Online restrictions for primary key data types#
When a feature is being used as a primary key, certain types are not allowed. Examples of such types are FLOAT, DOUBLE, DATE, TEXT and BLOB. Additionally, the size of the sum of the primary key online data types storage requirements should not exceed 4KB.
Online restrictions for row size#
The online feature store supports up to 500 columns and all column types combined should not exceed 30000 Bytes. The byte size of each column is determined by its data type and calculated as follows:
|Online Data Type||Byte Size|
|VARCHAR(LENGTH)||LENGTH * 4|
|VARCHAR(LENGTH) charset latin1;||LENGTH * 1|
|VARBINARY(LENGTH)||LENGTH / 1.4|
Explicit schema definition#
When creating a feature group it is possible for the user to control both the offline and online data type of each column. If users explicitly define the schema for the feature group, Hopsworks is going to use that schema to create the feature group, without performing any type mapping. You can explicitly define the feature group schema as follows:
from hsfs.feature import Feature features = [ Feature(name="id",type="int",online_type="int"), Feature(name="name",type="string",online_type="varchar(20)") ] fg = fs.create_feature_group(name="fg_manual_schema", features=features, online_enabled=True) fg.save(df)

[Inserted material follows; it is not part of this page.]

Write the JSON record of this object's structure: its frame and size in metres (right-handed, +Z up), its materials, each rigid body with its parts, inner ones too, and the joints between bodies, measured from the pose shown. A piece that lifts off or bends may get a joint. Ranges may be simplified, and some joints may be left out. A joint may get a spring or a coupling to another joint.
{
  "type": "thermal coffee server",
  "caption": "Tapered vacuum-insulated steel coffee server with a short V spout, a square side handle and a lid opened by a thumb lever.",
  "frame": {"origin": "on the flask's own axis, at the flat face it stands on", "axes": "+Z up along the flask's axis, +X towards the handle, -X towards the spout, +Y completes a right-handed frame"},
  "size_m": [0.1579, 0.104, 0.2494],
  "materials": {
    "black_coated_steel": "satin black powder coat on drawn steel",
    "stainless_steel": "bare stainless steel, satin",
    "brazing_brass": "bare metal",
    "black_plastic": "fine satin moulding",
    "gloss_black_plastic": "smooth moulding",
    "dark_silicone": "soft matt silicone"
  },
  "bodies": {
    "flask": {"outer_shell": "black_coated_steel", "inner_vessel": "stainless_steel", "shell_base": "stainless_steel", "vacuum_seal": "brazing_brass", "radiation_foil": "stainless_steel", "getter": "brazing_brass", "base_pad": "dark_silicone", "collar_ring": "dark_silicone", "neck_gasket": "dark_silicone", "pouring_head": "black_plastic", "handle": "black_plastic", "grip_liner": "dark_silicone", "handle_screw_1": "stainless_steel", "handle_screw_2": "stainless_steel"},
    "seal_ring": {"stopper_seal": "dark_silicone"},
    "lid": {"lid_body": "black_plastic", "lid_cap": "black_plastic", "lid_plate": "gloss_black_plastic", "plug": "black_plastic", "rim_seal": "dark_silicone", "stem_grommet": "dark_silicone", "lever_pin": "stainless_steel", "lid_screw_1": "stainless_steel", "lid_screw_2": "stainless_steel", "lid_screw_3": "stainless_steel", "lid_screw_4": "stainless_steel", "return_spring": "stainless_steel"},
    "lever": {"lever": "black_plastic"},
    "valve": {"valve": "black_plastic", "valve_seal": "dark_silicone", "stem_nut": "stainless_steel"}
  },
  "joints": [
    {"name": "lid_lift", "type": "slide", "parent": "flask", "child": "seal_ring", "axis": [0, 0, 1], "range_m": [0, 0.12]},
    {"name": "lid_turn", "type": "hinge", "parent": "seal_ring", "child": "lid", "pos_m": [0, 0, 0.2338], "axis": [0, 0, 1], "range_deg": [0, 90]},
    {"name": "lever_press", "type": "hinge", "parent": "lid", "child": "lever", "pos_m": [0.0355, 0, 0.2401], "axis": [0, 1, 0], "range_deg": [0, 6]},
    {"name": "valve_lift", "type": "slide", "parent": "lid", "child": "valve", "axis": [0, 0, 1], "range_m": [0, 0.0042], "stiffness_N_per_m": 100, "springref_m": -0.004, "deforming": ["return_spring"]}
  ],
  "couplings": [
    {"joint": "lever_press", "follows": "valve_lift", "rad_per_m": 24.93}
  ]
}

Append features to existing feature groups#
Hopsworks supports appending additional features to an existing feature group. Adding additional features to an existing feature group is not considered a breaking change.
from hsfs.feature import Feature features = [ Feature(name="id",type="int",online_type="int"), Feature(name="name",type="string",online_type="varchar(20)") ] fg = fs.get_feature_group(name="example", version=1) fg.append_features(features)
When adding additional features to a feature group, you can provide a default values for existing entries in the feature group. You can also backfill the new features for existing entries by running an
insert() operation and update all existing combinations of primary key - event time.